Repeat the material in full. Keep every line exactly as it is.

-- Begin DATA EXTRACT --

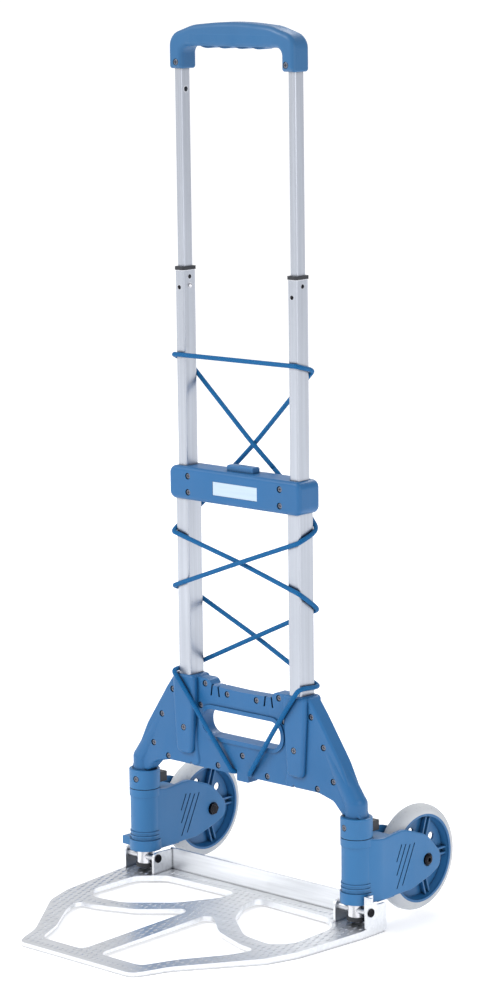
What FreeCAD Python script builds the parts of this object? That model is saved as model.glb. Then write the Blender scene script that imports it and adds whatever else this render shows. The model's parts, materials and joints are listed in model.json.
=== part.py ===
"""Folding telescopic hand truck: toe plate, A-frame, two-stage handle and folding wheel arms.

Millimetres.  +Z is up, -Y is the load side, the wheels stand behind at +Y, and X = 0 is the
plane of symmetry.  The origin lies on the floor, midway between the two legs' axes.
Every function builds one sub-part or one family of sub-parts; save() writes each to parts/.
"""
import FreeCAD, Part
import math
import os
from FreeCAD import Vector

# ---------------------------------------------------------------- driving dimensions
LEG_X = 168.0             # leg axes from the middle plane
TUBE_X = 87.0             # handle tubes from the middle plane
SIDES = {"left": -1, "right": 1}

WHEEL_R = 62.5
TYRE_W = 22.0
WHEEL_LIFT = 4.0          # the wheels hang clear of the floor while the plate lies flat
AXLE_Z = WHEEL_R + WHEEL_LIFT
ARM_REACH = 101.0         # leg axis to axle
WHEEL_OUT = 2.4           # wheel's middle plane outboard of the leg axis
RIM_R = 52.0
AXLE_R = 4.0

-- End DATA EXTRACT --

RESPONSE TO THIS EXERCISE:
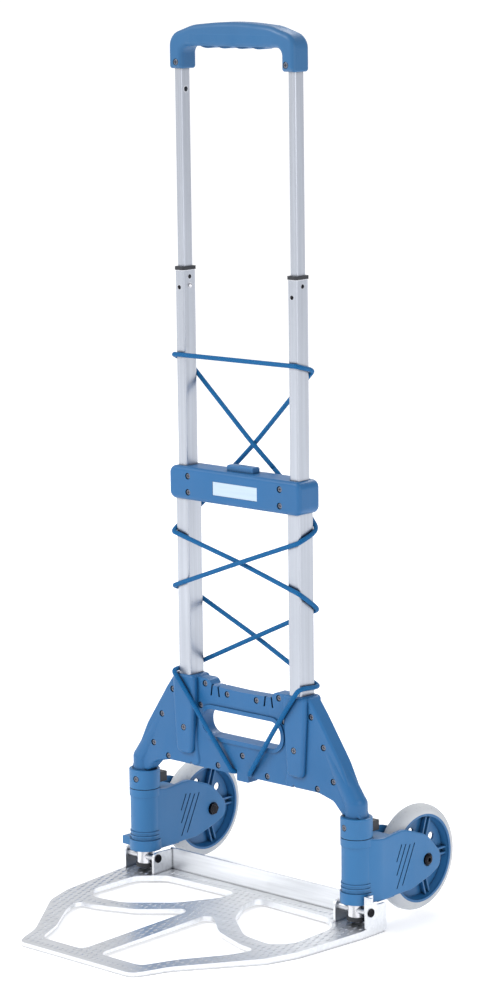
What FreeCAD Python script builds the parts of this object? That model is saved as model.glb. Then write the Blender scene script that imports it and adds whatever else this render shows. The model's parts, materials and joints are listed in model.json.
=== part.py ===
"""Folding telescopic hand truck: toe plate, A-frame, two-stage handle and folding wheel arms.

Millimetres.  +Z is up, -Y is the load side, the wheels stand behind at +Y, and X = 0 is the
plane of symmetry.  The origin lies on the floor, midway between the two legs' axes.
Every function builds one sub-part or one family of sub-parts; save() writes each to parts/.
"""
import FreeCAD, Part
import math
import os
from FreeCAD import Vector

# ---------------------------------------------------------------- driving dimensions
LEG_X = 168.0             # leg axes from the middle plane
TUBE_X = 87.0             # handle tubes from the middle plane
SIDES = {"left": -1, "right": 1}

WHEEL_R = 62.5
TYRE_W = 22.0
WHEEL_LIFT = 4.0          # the wheels hang clear of the floor while the plate lies flat
AXLE_Z = WHEEL_R + WHEEL_LIFT
ARM_REACH = 101.0         # leg axis to axle
WHEEL_OUT = 2.4           # wheel's middle plane outboard of the leg axis
RIM_R = 52.0
AXLE_R = 4.0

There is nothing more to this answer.